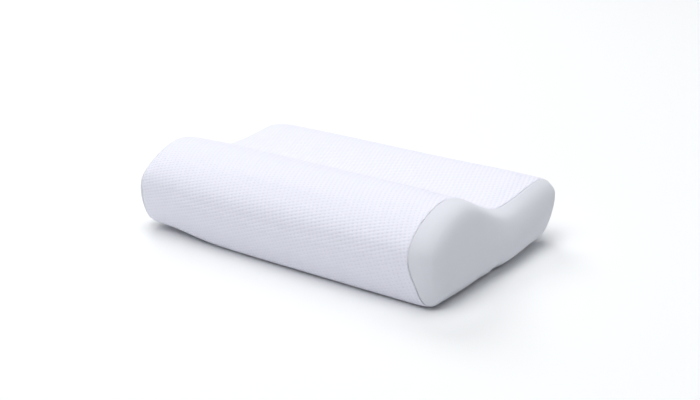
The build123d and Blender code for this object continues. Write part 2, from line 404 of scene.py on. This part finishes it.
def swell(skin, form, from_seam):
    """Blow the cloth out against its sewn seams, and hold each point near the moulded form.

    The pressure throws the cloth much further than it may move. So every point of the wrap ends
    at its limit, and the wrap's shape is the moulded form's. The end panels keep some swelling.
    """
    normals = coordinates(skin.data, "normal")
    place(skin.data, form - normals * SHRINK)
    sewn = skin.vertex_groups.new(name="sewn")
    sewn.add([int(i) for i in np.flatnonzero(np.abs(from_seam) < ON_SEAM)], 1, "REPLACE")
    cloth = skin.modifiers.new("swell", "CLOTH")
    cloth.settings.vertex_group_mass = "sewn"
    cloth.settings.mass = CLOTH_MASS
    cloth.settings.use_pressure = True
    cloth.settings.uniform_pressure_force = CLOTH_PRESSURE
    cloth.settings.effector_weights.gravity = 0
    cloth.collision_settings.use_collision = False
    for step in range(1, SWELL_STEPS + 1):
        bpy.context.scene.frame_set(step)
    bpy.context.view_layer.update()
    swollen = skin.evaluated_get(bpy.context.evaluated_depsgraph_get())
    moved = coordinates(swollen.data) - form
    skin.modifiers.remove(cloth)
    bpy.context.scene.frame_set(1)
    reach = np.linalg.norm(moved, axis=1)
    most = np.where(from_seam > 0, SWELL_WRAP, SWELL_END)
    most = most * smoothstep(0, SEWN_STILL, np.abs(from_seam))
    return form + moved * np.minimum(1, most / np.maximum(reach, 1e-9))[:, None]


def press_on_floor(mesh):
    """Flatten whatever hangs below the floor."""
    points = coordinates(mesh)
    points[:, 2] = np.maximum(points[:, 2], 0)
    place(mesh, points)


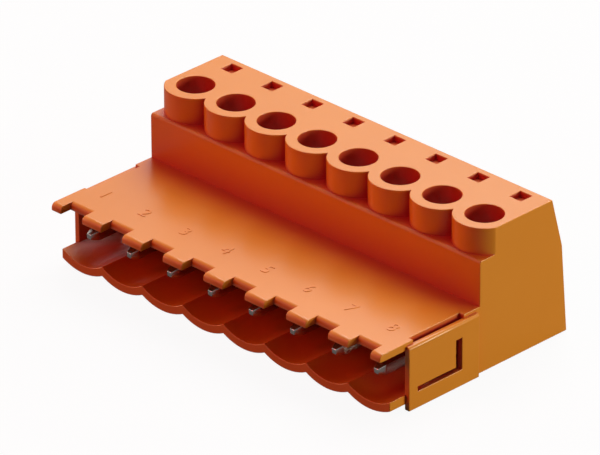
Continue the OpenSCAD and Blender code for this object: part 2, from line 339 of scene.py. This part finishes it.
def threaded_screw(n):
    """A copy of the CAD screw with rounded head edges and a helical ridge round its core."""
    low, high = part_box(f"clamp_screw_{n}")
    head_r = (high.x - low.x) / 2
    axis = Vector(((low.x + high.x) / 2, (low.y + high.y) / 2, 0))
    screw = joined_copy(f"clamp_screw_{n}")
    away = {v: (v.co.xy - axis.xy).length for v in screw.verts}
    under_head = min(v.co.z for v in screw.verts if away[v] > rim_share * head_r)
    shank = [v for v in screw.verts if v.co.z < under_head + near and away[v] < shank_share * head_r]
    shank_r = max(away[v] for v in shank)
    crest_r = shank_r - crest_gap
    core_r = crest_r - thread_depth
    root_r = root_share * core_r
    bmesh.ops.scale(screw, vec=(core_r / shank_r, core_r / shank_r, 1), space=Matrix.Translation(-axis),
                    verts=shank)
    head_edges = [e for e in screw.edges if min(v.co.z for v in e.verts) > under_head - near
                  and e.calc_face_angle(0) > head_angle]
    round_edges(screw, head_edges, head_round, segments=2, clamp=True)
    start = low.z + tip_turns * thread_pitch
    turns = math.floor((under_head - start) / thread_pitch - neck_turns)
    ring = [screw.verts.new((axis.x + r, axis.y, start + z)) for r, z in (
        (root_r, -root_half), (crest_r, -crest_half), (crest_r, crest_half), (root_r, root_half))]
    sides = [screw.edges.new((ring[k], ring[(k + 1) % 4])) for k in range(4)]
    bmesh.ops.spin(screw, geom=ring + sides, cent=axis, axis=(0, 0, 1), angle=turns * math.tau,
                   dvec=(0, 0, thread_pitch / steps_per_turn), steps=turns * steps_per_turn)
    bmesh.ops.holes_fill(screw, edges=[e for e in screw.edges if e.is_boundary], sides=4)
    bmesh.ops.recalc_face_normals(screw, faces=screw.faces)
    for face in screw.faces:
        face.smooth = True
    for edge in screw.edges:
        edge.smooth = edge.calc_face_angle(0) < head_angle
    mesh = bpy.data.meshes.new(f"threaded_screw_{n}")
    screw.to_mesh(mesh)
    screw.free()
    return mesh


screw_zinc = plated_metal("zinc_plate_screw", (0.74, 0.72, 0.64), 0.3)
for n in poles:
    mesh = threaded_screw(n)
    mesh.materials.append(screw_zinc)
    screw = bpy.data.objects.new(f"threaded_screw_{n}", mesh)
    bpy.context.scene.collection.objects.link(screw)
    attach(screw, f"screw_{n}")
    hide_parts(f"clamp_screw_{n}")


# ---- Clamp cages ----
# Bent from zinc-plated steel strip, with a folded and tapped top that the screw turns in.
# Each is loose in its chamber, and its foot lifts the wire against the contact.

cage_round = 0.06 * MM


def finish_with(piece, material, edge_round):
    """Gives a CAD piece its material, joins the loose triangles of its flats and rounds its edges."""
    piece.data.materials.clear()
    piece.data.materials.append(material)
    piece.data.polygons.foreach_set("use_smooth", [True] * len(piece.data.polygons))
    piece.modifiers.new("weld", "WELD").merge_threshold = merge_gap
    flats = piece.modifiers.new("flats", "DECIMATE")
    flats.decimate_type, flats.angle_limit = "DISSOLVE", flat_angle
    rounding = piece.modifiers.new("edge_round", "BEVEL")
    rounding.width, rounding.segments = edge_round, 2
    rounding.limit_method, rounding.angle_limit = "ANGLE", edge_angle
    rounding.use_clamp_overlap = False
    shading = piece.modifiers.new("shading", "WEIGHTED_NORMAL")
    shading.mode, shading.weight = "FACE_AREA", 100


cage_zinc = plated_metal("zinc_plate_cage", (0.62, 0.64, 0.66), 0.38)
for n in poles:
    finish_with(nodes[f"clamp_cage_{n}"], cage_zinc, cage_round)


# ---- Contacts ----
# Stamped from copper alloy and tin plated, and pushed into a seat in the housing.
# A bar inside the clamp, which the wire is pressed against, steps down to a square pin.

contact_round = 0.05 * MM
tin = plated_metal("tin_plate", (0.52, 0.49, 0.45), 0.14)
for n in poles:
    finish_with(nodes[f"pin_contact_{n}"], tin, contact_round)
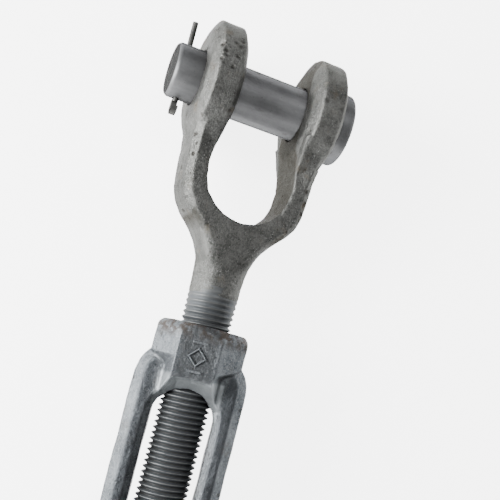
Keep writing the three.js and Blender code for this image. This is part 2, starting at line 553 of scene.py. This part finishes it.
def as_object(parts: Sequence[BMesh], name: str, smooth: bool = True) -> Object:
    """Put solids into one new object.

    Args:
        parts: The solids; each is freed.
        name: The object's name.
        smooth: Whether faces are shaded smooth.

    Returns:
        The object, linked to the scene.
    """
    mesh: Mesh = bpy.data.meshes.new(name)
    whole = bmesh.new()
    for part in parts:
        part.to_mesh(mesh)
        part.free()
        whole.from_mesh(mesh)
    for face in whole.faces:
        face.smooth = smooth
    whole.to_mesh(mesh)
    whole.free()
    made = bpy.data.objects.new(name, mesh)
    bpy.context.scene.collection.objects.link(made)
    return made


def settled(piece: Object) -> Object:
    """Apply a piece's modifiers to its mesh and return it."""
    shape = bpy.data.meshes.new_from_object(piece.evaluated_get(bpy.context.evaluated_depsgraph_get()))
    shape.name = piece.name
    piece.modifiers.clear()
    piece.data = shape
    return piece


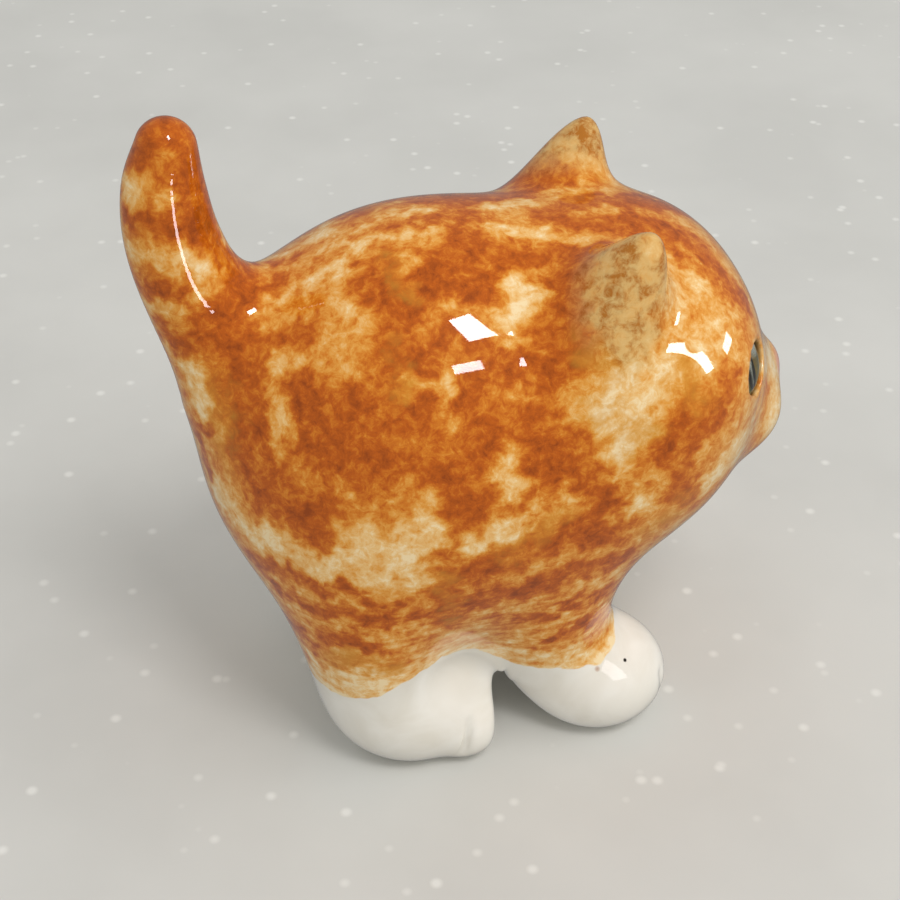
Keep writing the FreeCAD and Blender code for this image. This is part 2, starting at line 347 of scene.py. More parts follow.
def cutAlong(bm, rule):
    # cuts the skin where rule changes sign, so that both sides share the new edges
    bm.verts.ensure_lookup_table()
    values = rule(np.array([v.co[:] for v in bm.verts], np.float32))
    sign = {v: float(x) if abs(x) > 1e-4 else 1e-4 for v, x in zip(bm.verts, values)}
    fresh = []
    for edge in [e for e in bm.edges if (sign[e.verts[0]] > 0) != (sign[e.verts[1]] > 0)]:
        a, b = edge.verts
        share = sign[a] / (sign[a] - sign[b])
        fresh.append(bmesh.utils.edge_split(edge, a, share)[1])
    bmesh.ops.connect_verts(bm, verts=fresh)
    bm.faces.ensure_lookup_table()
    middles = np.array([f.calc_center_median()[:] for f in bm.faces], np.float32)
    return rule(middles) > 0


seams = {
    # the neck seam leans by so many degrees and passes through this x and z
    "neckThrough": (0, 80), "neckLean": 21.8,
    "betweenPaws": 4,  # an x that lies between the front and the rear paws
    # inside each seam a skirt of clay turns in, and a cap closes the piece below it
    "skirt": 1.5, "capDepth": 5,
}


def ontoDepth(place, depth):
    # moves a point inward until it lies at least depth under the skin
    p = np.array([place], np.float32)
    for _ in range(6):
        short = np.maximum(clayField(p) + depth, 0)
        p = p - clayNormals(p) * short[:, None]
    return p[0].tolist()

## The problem
Up to and including the line with "the moulded form.", repeat the entries exactly, beginning at their first line.

## Response
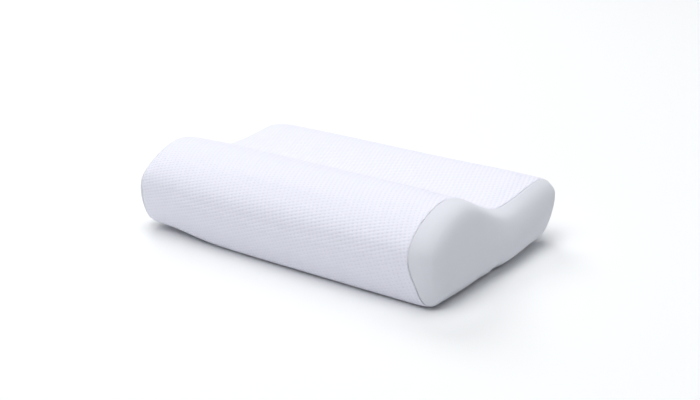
The build123d and Blender code for this object continues. Write part 2, from line 404 of scene.py on. This part finishes it.
def swell(skin, form, from_seam):
    """Blow the cloth out against its sewn seams, and hold each point near the moulded form.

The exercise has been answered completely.